Thursday, May 9, 6:30pm
Liz Magic Laser, in collaboration with actor Audrey Crabtree, draws upon the language of the corporate retreat and the work of Brazilian theater director Augusto Boal, to present a performance-based workshop in which audience members will asked to create tableau vivants of current front page newspaper images. The workshop is one of their various collaborative projects based on The Living Newspaper, a populist form of agitprop theater that emerged in the early 20th century, presenting the current events and social issues.
Liz Magic Laser lives and works in New York City. She is a graduate of the Whitney Museum Independent Study Program and Columbia University’s MFA program. She has exhibited internationally at venues including Mälmo Konsthall (2012); Swiss Institute with Forever & Today, Inc. (2012); The Studio Museum in Harlem (2012); Moscow Museum of Modern Art (2012); Performa 11 Biennial (2011); MoMA PS 1 (2010); Artisterium, Tbilisi, Georgia (2009); and Prague Biennale 4 (2009). She is a current resident at the Marie Walsh Sharpe Foundation Space Program, New York, and, in 2013, will present solo exhibitions and commissions at DiverseWorks in Houston, Texas, and at the Westfälische Kunstverein in Münster, Germany. Liz Magic Laser is her real name from birth.
Audrey Crabtree is an award-winning collaborative artist. Devising performance as an actor, director, writer, clown and bouffon, she creates for theater, festivals, galleries and found spaces. Her work in the theater has garnered Drama Desk Award and a NY Innovative Theatre Award.

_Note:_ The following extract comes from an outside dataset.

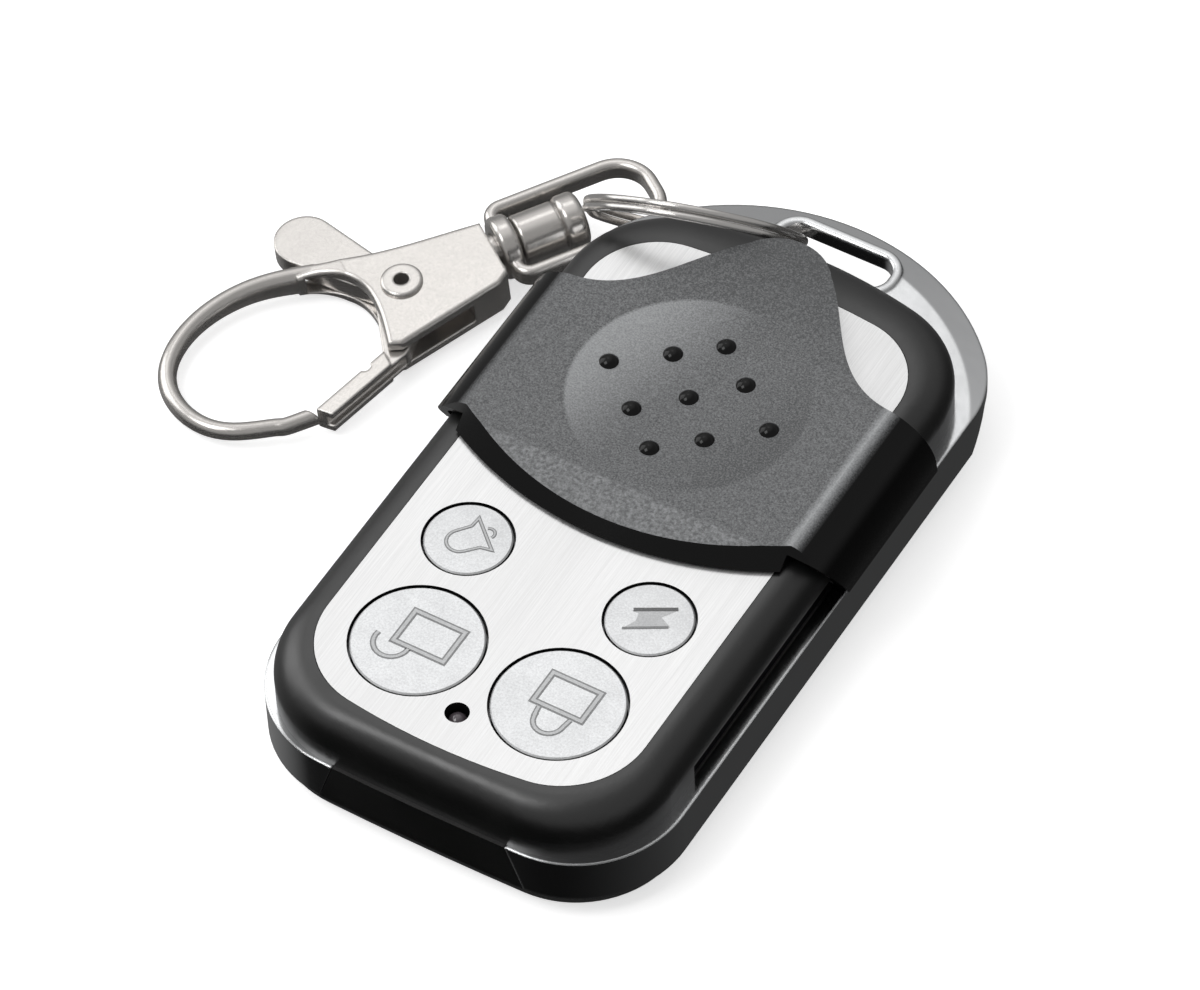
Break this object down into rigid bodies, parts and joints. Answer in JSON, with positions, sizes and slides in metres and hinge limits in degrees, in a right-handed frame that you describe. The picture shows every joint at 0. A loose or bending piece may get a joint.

At the NY Art House, Collective: Unconscious Audrey led a group of performers in a weekly improvisation based on The Living Newspaper. She met and began working with Liz Magic Laser in her performance I Feel Your Pain in 2010 and thereafter continued collaborating on various projects based on The Living Newspaper. Crabtree is co-founder of the company Ten Directions, the International NY Clown Theatre Festival, and NY Physical Comedy Lab, and has taught devising and performance in UK, India, Mexico and in universities across the United States.
All events will take place at the University Art Gallery.